The Center of Europe
These countries make up the center of Europe. While a couple have some coastline, they are mostly inland, but not dominated by the cold Asian air nor moderated by the Gulf Stream or Mediterranean. Yet Asian winds can bring cold from time to time. The range of monthly anomalies can be quite large.
These countries often have very long temperature histories. As a result, some of these graphs are quite large. Please click on them to get a larger and more readable graph.
We saw Germany in an earlier posting as the annual average dT/yr while this version has the full monthly data. While there is some wobble to the data, Germany has little net trend. The start has both lower lows and higher highs. Once enough thermometers are in place, the trend is just dead flat.
Not to be outdone by Germany, we have Hungary with an incredibly flat history.
And Austria with about 1/3 C rise in the trend line over 230 years. Hardly the stuff of worries.
Finally something more interesting than dead flat, the Czech Republic has two flat segments with a “splice” at the “bullseye” where the monthly anomalies all run through zero at about 1950. I find it fascinating that the trend lines end up so close to parallel. Wonder fi there was a change of calibration at the start of the Cold War…
Slovakia too gets a “splice” at a “bullseye” point, but this one is in about 1942. The segment post splice is higher, but with a gently dropping trend line. Go figure… The record is shorter too. It starts at “only” 1852.
And as a complete surprise we have Switzerland with a fairly consistent rise over time. While it’s not at all what I would have expected (the Swiss are usually much better at things requiring care and calibration) it would appear that much of the “warming” available for “homogenizing” into the rest of central Europe is provided via the Swiss. Eyeballing that first Red segment, it looks like a “splice” step function higher about 1865. There is a bit more “lift”, but not much, from continued thermometer changes until “the usual” 1980 bump up and 1990 “bullseye” change of “Duplicate Numbers” (as NCDC calls them). That last segment getting a much steeper warming trend line; and notice how the ‘low going” peaks are much more clipped. Barely reaching -5 C where in prior history they reached -7 C and the occasional -8 C. Looking at the post 1980 part of the graph, the ‘density’ of lines above zero is higher than that below zero. It looks like the overall volatility is reduced but with the bottoms clipped more than the tops.

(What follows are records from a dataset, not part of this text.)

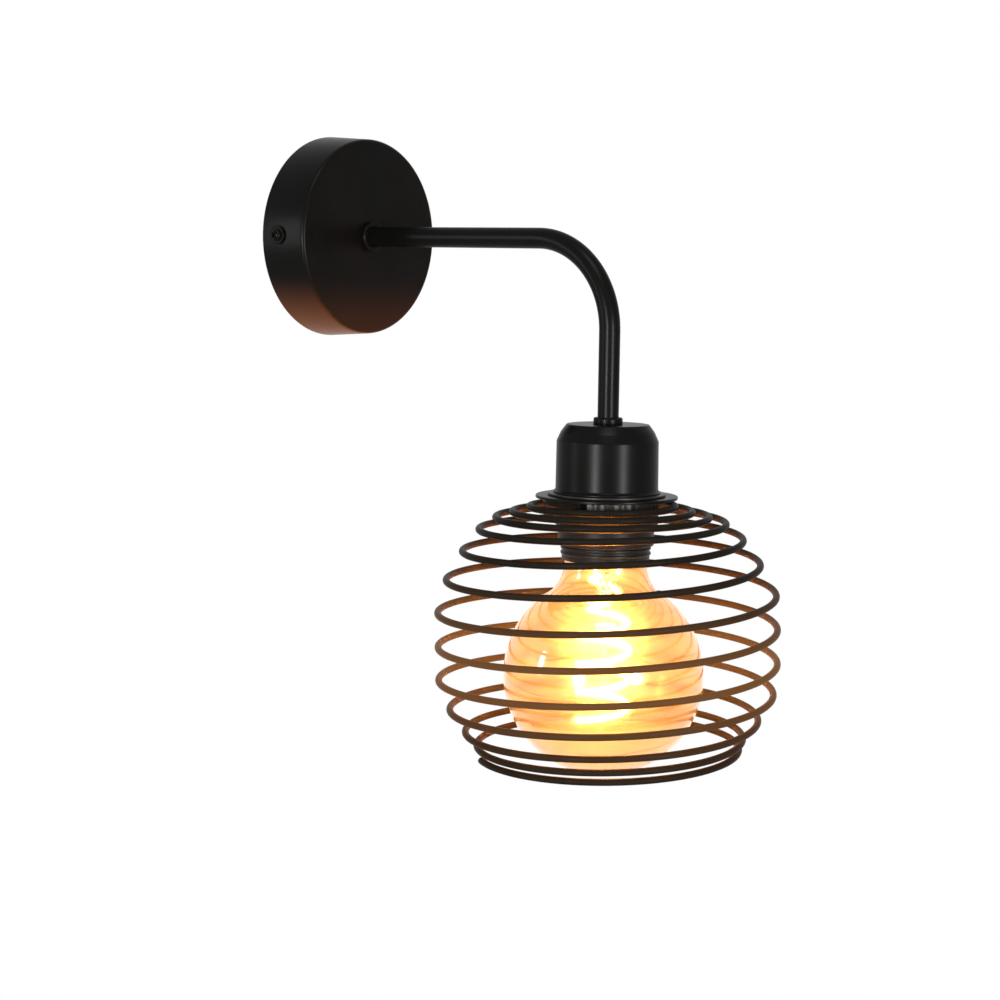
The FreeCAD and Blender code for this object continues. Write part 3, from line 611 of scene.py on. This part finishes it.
def grow(name, build, sizes, material, start=None):
    """A piece made by a geometry tree: build(tree, inputs) returns what to keep."""
    group = bpy.data.node_groups.new(name + "_tree", "GeometryNodeTree")
    group.interface.new_socket("Geometry", in_out="INPUT", socket_type="NodeSocketGeometry")
    group.interface.new_socket("Geometry", in_out="OUTPUT", socket_type="NodeSocketGeometry")
    keys = {}
    for label in sizes:
        socket = group.interface.new_socket(label, in_out="INPUT", socket_type="NodeSocketFloat")
        keys[label] = socket.identifier
    tree = Tree(group)
    source = tree.add("NodeGroupInput")
    inputs = {label: source.out(label) for label in ["Geometry", *sizes]}
    shape = tree.add("GeometryNodeRealizeInstances", {}, {"Geometry": build(tree, inputs)})
    shape = tree.add("GeometryNodeSetMaterial", {}, {"Geometry": shape, "Material": material})
    tree.add("NodeGroupOutput", {}, {"Geometry": shape})
    start_mesh = start.data if start else bpy.data.meshes.new(name + "_source")
    holder = bpy.data.objects.new(name + "_source", start_mesh)
    bpy.context.scene.collection.objects.link(holder)
    modifier = holder.modifiers.new("grow", "NODES")
    modifier.node_group = group
    for label, value in sizes.items():
        modifier[keys[label]] = float(value)
    result = evaluated_mesh(holder)
    holder.modifiers.remove(modifier)
    bpy.data.objects.remove(holder)
    mesh = bmesh.new()
    mesh.from_mesh(result)
    bpy.data.meshes.remove(result)
    return tidy(name, mesh, material)


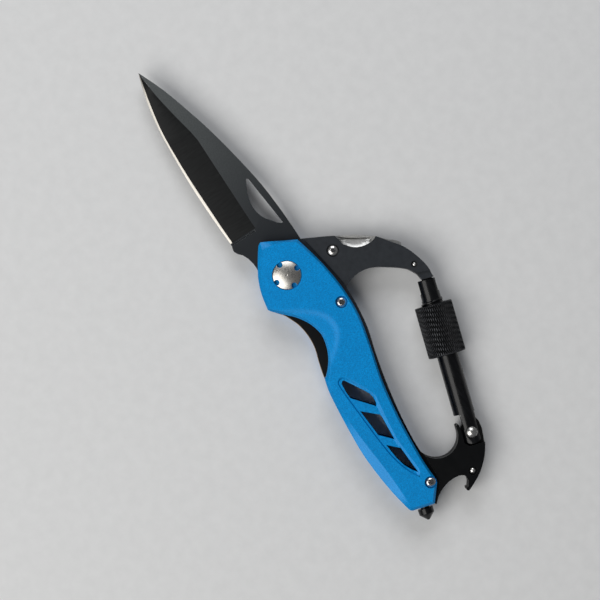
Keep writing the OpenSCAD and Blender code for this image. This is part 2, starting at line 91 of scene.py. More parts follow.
THREAD_R = 3.85
THREAD_ROOT_R = 3.42
THREAD_PITCH = 1.5
FIELD_DEPTH = 0.55
FACET_H = 0.9


def place(x, y, z=0.0):
    """A point of the drawing, in millimetres, as a point of the frame, in metres."""
    return ORIGIN + Vector((x, y, z)) * MM


def gate_matrix(u=0.0):
    """Local Z along the gate from the hinge to the nose, local Y towards the handle."""
    turn = Matrix.Rotation(GATE_ANGLE, 4, "Z")
    shift = Matrix.Translation((u * MM, ROD_V * MM, 0))
    lay = Matrix.Rotation(math.pi / 2, 4, "Y")
    return Matrix.Translation(place(HINGE[0], HINGE[1], MID)) @ turn @ shift @ lay


# ---------------------------------------------------------------- outlines
def blend_point(a, b, c, d, t):
    """One point of a Catmull-Rom curve between b and c."""
    return tuple((2 * b[k] + (c[k] - a[k]) * t + (2 * a[k] - 5 * b[k] + 4 * c[k] - d[k]) * t * t
                  + (3 * b[k] - a[k] - 3 * c[k] + d[k]) * t ** 3) / 2 for k in (0, 1))


def curve(points, steps=6):
    """A smooth curve through the points, both ends included."""
    last = len(points) - 1
    out = []
    for i in range(last):
        quad = (points[max(i - 1, 0)], points[i], points[i + 1], points[min(i + 2, last)])
        out += [blend_point(*quad, k / steps) for k in range(steps)]
    return out + [tuple(points[last])]


def joined(stretches, steps=6):
    """Curved stretches joined at sharp corners into one closed outline."""
    return [p for s in stretches for p in curve(s, steps)[:-1]]


def inset(points, d):
    """The outline moved by d towards its left-hand side, corner by corner."""
    out = []
    n = len(points)
    for i in range(n):
        p, q, r = (Vector(points[j % n]) for j in (i - 1, i, i + 1))
        e = (q - p).normalized()
        f = (r - q).normalized()
        normal = Vector((-(e.y + f.y), e.x + f.x)).normalized()
        reach = d / max(0.5, normal.dot(Vector((-e.y, e.x))))
        out.append(tuple(q + normal * reach))
    return out


def ccw(points):
    area = sum(p[0] * q[1] - q[0] * p[1] for p, q in zip(points, points[1:] + points[:1]))
    return points if area > 0 else points[::-1]


HEAD_SIDE = [(14.4, 1.5), (13.2, -0.9), (10.9, -5.0), (8.6, -9.3)]
SPINE = [(8.6, -9.3), (0, -11.4), (-8, -12.7), (-16, -13.15), (-24, -12.6), (-34, -10.35),
         (-46, -7.3), (-60, -5.3), (-74, -4.4), (-82, -4.65)]
BUTT = [(-82, -4.65), (-83, -4.3), (-88.3, 0.1), (-86.4, 7.3), (-86, 7.9)]
EDGE = [(-85, 8.3), (-78, 9.65), (-70, 10.6), (-62, 11.0), (-54, 10.65), (-46, 10.0),
        (-39, 9.2), (-35, 8.2)]
DEEP_GROOVE = [(-35, 8.2), (-32.3, 5.45), (-29, 3.1), (-25.5, 1.7), (-21.9, 1.1),
               (-18.5, 1.75), (-15.4, 3.1), (-12.4, 5.15), (-9.4, 8.1), (-6.8, 10.5), (-5.5, 11.4)]
SHALLOW_GROOVE = [(-35, 8.2), (-32.5, 7.7), (-28.5, 6.6), (-25, 5.5), (-21.5, 5.05),
                  (-18, 5.2), (-15, 5.8), (-12.5, 6.8), (-10, 8.0), (-7.6, 9.9), (-5.5, 11.4)]
HEAD_TOP = [(-5.5, 11.4), (0, 10.3), (5, 8.35), (10, 5.25), (13.4, 2.85), (14.4, 1.5)]

# The same outline at the face, inside the facets, point for point
HEAD_SIDE_FACE = [(11.8, 2.4), (11.7, 0), (10.4, -4.8), (7.9, -8.6)]
SPINE_FACE = [(7.9, -8.6), (0, -10.75), (-8, -12.05), (-16, -12.5), (-24, -11.95),
              (-34, -9.7), (-46, -6.65), (-60, -4.65), (-74, -3.75), (-81.8, -3.95)]
BUTT_FACE = [(-81.8, -3.95), (-82.7, -3.6), (-87.4, 0.4), (-85.7, 6.5), (-85.4, 6.9)]
EDGE_FACE = [(-85, 7.2), (-78, 7.15), (-70, 7.5), (-62, 8.2), (-54, 8.8), (-46, 9.0),
             (-39.5, 8.4), (-36, 7.6)]
DEEP_GROOVE_FACE = [(-36, 7.6), (-32.9, 4.9), (-29.4, 2.5), (-25.7, 1.05), (-21.8, 0.45),
                    (-18.2, 1.1), (-14.9, 2.5), (-11.9, 4.6), (-9.0, 7.3), (-6.6, 9.6),
                    (-5.4, 10.4)]
SHALLOW_GROOVE_FACE = [(-36, 7.6), (-32.7, 7.1), (-28.7, 5.95), (-25.1, 4.9), (-21.5, 4.45),
                       (-17.9, 4.6), (-14.8, 5.2), (-12.2, 6.2), (-9.7, 7.4), (-7.3, 9.1),
                       (-5.4, 10.4)]
HEAD_TOP_FACE = [(-5.4, 10.4), (-0.3, 9.3), (4.4, 7.5), (9.0, 4.6), (11.2, 3.1), (11.8, 2.4)]


def scale_outline(head_side, spine, butt, edge, groove, head_top):
    return joined([head_side, spine]) + butt + joined([edge, groove, head_top])


WINDOWS = [
    [(-38.2, 3.6), (-38.9, 4.35), (-42.1, 4.6), (-44.3, 4.5), (-44.8, 4.2), (-51.2, -1.2),
     (-50, -1.85), (-48.1, -1.95), (-46.4, -1.6), (-45, -0.85), (-38.4, 3.0)],
    [(-49.7, 4.1), (-59.5, 3.4), (-63.5, -0.3), (-55.3, -0.9), (-54.1, -0.7)],
    [(-63.6, 2.95), (-66.2, 2.75), (-69.1, 2.4), (-72.3, 1.65), (-75, 0.35), (-76.7, -1.0),
     (-67, -0.5)]]
WINDOW_FIELD = joined([
    [(-37.0, 3.7), (-37.7, 5.0), (-40, 5.5), (-50, 5.0), (-60, 4.4), (-68.7, 3.4),
     (-75.1, 1.4), (-78.2, -0.5)],
    [(-78.2, -0.5), (-76, -1.75), (-70, -1.45), (-65, -1.1), (-60, -1.45), (-52, -2.4),
     (-49, -2.85), (-47.1, -2.6), (-41.4, -0.1), (-38.6, 1.5), (-37.3, 2.7), (-37.0, 3.7)]], 4)
SCREWS = [(-16.4, -10.2), (-81.7, -2.6)]
TOOL_PIVOT = (-0.75, -17.1)


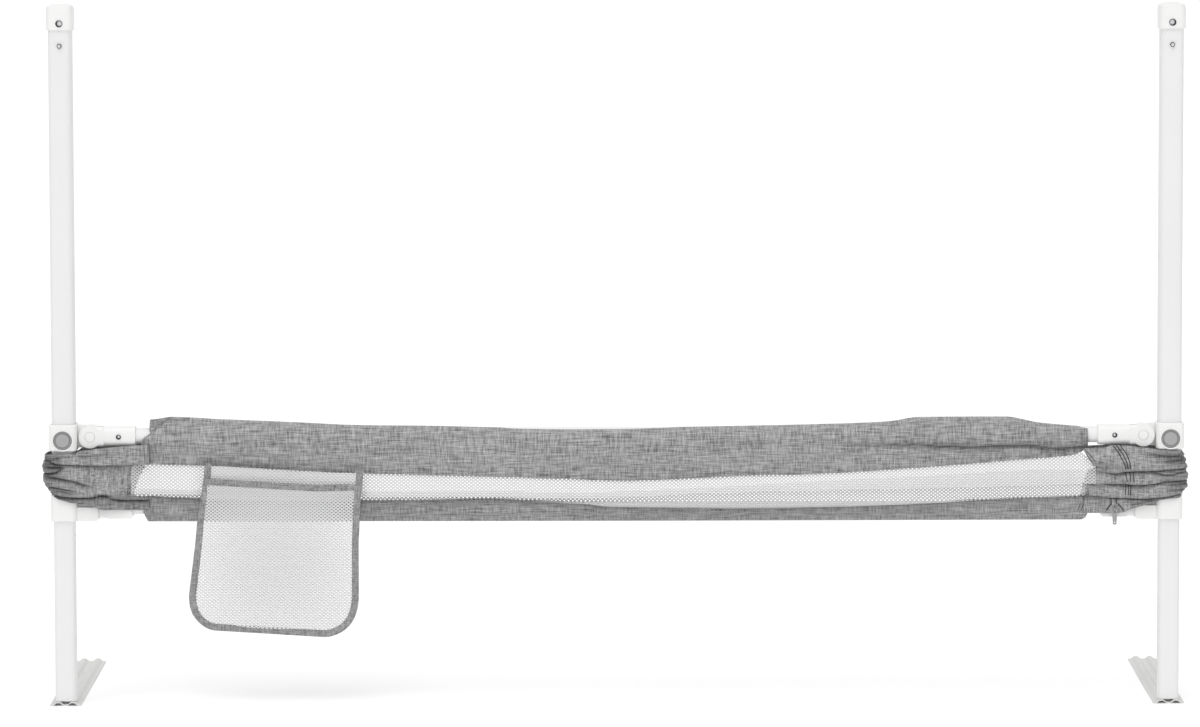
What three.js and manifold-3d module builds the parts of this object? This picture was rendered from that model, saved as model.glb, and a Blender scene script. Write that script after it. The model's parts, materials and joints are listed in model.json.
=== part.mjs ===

A comparison of the adjustment and QA processes applied to Swiss data as compared to Hungarian or German or even Austrian ought to yield some interesting insights…
And then we have Poland. I can just hear the “Polish Joke Books” being opened… I’d expected Poland to be either like Germany (no trend) or Ukraine (no trend) since it is bracketed between them. But no…
A wonderfully long thermometer history, starting in 1780. It begins with a very steep warming trend before the industrial revolution (as do several places with long histories, though when you get back to 1720 it is warm again in Sweden). Then Poland stabilizes from about 1836 to the end of World War Two. Next we get a similar step function higher to that seen in Czech (and again one wonders if calibration was different under Soviet guidance…) yet with a falling trend line. Then a “step function” higher still at the “bullseye” in 1990 during The Great Dying of Thermometers. Yet the trend line goes to nearly dead flat. Just amazing.
So I’m left to presume that “warming” in Germany and Ukraine in the GISS anomaly maps is “courtesy” of Poland and Switzerland, but with a little “lift” from Czech and Slovakia.
I think it’s pretty clear that each country has it’s own “issues”. The averaging and “homogenizing” of all these different countries together might well give a net “warming trend”, but it will not be because these places are all warming. It will be because some of them play with their instruments.
It is also pretty clear from the disjoint nature of the ‘step functions’ in nearby countries that it is not due to some general weather pattern shift in the region. Things happen “by country” and neither CO2 nor regional weather shifts (like the AO or AMO) can do that.